- [DATASET CONTENT]
• • • •
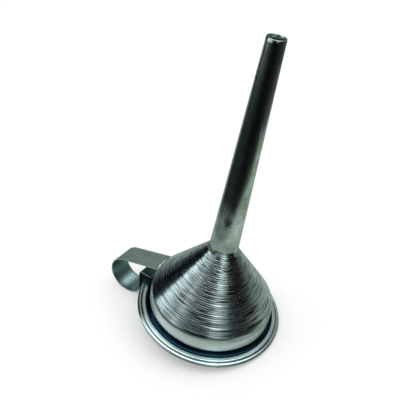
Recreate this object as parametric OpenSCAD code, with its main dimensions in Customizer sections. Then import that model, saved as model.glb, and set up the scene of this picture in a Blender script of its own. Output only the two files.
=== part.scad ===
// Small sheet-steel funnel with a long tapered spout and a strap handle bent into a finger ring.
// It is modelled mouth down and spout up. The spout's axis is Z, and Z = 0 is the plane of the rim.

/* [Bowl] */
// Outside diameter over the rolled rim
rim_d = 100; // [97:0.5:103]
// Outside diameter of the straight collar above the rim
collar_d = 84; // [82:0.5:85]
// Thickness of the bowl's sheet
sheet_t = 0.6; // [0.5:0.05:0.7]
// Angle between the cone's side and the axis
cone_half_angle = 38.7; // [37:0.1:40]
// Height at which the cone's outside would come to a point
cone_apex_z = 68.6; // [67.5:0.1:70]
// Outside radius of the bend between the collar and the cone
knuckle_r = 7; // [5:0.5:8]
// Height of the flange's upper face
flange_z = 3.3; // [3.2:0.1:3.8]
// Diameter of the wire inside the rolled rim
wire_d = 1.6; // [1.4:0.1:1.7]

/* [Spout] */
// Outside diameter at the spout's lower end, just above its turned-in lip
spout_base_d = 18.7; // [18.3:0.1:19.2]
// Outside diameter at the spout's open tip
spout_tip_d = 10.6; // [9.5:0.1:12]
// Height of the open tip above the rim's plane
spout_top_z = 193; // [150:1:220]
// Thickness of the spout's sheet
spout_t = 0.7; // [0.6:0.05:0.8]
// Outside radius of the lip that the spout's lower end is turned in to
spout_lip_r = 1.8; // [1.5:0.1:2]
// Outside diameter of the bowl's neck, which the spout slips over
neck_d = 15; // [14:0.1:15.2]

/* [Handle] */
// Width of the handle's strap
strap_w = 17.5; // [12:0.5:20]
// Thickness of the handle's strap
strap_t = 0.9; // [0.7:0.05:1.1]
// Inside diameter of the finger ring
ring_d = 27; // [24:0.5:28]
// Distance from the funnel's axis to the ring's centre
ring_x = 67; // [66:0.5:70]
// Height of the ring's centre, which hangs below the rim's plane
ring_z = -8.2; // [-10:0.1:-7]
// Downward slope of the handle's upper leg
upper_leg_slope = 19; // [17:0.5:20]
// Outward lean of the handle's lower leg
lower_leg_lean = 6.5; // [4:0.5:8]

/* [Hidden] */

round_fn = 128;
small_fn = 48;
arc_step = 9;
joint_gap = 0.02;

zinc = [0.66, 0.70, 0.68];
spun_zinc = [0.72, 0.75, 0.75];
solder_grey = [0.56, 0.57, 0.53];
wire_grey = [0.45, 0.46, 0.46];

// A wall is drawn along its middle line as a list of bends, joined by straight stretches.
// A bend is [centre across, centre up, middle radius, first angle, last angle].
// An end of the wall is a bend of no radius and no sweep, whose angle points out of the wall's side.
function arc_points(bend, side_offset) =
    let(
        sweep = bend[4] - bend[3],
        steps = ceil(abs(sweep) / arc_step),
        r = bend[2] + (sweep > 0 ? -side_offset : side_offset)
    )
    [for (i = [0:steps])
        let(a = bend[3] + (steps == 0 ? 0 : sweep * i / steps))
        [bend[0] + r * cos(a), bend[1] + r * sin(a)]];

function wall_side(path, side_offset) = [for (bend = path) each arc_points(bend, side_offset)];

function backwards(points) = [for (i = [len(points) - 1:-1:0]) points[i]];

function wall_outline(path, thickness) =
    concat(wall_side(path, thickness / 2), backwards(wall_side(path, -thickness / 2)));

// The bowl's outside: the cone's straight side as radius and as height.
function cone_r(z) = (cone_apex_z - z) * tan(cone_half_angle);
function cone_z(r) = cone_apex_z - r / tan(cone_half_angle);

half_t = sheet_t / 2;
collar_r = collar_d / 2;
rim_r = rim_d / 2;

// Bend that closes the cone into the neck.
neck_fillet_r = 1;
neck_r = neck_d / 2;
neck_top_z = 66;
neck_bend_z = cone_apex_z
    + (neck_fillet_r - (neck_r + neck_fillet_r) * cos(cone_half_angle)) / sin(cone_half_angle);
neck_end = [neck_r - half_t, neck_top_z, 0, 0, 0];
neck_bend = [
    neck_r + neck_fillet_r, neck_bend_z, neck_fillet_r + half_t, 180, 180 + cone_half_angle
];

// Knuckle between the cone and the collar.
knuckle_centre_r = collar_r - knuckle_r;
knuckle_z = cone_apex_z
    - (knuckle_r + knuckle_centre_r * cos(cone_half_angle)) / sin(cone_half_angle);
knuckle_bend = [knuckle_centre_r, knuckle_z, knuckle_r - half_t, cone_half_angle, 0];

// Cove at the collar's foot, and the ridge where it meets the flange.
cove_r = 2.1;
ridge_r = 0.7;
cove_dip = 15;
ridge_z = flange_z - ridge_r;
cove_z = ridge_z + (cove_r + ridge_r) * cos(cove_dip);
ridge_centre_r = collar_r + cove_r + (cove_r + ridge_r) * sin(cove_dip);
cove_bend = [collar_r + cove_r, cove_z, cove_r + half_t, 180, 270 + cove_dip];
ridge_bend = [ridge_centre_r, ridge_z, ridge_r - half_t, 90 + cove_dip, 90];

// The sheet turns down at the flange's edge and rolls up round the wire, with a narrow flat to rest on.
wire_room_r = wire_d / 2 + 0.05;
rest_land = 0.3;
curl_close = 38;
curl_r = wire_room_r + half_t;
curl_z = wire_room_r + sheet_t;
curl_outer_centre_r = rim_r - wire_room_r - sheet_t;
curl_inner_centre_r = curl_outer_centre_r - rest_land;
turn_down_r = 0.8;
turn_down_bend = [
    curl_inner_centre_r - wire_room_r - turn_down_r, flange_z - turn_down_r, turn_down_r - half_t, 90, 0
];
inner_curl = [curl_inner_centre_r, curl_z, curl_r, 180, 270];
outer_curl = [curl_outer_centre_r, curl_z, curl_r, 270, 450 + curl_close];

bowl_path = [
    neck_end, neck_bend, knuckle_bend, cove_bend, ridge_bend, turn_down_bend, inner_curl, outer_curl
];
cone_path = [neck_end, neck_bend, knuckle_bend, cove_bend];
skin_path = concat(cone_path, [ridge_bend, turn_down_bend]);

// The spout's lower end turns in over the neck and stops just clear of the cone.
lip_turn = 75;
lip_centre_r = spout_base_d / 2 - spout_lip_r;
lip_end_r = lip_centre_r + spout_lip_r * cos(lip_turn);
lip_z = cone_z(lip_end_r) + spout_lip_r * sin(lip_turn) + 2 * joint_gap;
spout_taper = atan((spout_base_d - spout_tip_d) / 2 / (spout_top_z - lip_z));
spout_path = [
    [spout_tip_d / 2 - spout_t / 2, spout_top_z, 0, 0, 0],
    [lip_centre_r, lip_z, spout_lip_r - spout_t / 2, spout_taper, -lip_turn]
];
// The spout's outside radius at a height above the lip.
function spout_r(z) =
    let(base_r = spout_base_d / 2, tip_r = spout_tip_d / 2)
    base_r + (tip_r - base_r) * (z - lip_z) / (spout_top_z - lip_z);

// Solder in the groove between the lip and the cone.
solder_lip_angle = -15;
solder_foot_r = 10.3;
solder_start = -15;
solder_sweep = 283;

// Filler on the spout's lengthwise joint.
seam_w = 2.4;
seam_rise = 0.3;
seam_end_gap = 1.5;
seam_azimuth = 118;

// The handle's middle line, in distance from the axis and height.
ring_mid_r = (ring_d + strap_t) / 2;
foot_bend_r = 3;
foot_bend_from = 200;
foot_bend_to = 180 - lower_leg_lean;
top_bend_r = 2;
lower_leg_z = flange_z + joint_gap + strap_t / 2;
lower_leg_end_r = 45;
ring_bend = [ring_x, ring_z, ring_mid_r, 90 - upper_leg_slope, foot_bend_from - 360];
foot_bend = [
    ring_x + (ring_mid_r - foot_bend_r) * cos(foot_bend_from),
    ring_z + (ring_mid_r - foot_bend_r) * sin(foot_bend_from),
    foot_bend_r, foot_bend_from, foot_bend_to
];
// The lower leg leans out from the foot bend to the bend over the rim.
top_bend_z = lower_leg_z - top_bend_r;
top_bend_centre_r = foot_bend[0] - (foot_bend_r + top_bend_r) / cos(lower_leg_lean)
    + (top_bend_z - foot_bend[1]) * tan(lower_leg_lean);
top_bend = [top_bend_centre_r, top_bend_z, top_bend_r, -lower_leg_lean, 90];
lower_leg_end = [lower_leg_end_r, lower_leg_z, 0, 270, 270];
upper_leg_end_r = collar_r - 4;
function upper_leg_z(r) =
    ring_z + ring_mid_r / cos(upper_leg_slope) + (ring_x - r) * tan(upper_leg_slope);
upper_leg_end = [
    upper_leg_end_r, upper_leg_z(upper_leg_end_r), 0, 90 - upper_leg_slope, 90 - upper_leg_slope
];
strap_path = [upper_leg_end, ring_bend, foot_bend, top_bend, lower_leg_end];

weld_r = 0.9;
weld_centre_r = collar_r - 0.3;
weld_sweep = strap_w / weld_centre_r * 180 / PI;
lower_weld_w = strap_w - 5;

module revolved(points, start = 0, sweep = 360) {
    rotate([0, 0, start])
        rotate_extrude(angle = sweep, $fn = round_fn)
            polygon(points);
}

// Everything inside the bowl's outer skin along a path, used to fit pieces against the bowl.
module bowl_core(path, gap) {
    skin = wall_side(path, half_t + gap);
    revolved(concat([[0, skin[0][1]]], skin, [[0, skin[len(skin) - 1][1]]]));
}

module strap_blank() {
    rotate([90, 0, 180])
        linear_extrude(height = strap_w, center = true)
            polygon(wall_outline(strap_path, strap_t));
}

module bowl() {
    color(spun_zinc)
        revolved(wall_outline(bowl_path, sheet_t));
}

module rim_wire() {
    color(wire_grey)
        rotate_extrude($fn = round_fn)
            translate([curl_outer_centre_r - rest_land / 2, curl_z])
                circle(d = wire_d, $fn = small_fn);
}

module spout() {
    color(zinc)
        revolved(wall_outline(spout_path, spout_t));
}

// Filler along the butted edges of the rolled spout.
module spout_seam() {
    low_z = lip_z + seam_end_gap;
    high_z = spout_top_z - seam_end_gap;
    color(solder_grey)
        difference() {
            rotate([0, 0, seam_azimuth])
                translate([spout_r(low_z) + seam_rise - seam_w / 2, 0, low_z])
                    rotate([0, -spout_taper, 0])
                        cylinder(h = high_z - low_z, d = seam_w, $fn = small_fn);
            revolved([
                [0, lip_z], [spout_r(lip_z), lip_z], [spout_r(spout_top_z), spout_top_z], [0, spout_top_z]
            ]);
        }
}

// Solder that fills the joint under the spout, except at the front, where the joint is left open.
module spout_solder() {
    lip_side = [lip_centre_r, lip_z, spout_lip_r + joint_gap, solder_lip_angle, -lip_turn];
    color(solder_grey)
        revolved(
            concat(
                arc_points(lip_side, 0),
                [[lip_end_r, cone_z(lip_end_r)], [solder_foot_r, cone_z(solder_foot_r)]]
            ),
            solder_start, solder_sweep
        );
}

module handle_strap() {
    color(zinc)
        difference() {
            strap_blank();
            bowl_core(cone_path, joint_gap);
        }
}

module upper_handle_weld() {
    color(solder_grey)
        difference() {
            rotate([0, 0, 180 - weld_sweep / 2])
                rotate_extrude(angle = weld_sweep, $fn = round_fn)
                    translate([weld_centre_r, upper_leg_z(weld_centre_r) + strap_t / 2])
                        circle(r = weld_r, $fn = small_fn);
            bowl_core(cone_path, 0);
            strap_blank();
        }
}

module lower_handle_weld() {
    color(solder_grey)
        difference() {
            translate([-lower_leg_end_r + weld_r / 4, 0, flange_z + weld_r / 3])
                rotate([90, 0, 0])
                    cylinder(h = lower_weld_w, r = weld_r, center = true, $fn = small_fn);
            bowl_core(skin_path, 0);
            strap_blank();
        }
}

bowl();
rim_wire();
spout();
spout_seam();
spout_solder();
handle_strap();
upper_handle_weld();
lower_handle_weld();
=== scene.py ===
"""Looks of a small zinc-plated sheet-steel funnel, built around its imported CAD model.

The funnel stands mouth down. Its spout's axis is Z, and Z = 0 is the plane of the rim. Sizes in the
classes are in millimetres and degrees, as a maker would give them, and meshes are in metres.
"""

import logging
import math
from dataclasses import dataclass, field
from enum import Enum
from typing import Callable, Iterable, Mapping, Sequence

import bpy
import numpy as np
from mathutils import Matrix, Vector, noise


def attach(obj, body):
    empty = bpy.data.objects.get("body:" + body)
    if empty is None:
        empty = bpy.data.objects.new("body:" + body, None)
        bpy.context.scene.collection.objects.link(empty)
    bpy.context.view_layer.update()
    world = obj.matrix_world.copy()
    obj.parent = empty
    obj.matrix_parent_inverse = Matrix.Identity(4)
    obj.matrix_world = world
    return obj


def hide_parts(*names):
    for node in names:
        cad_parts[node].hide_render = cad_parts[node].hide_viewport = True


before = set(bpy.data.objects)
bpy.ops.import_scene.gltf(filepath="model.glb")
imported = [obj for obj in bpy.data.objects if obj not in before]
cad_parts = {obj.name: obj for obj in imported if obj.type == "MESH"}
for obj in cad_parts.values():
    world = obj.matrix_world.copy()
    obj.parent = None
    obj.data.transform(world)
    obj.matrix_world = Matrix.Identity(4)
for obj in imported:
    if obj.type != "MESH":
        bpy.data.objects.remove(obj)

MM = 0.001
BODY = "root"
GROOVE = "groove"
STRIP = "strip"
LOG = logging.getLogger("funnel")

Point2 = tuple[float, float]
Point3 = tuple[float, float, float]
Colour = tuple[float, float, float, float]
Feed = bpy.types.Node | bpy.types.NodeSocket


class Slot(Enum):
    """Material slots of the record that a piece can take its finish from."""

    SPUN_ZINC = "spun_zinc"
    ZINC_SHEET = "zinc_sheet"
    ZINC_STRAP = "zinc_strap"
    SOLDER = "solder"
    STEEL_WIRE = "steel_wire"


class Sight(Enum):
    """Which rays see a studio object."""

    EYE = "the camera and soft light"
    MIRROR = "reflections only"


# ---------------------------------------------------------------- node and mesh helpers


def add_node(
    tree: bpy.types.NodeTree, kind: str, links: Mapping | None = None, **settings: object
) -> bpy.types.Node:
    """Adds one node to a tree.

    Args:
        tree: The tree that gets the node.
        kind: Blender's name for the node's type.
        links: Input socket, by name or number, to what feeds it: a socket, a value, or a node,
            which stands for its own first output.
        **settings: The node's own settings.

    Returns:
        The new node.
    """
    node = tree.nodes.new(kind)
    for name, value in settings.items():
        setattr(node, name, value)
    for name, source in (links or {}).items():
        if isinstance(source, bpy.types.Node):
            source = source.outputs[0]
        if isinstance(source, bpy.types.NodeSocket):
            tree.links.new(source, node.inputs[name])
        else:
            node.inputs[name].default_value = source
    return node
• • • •
- [EXERCISE DESCRIPTION]
Select and copy each line from the data that includes the word "imported".

- [TASK SOLUTION]
"""Looks of a small zinc-plated sheet-steel funnel, built around its imported CAD model.
imported = [obj for obj in bpy.data.objects if obj not in before]
cad_parts = {obj.name: obj for obj in imported if obj.type == "MESH"}
for obj in imported:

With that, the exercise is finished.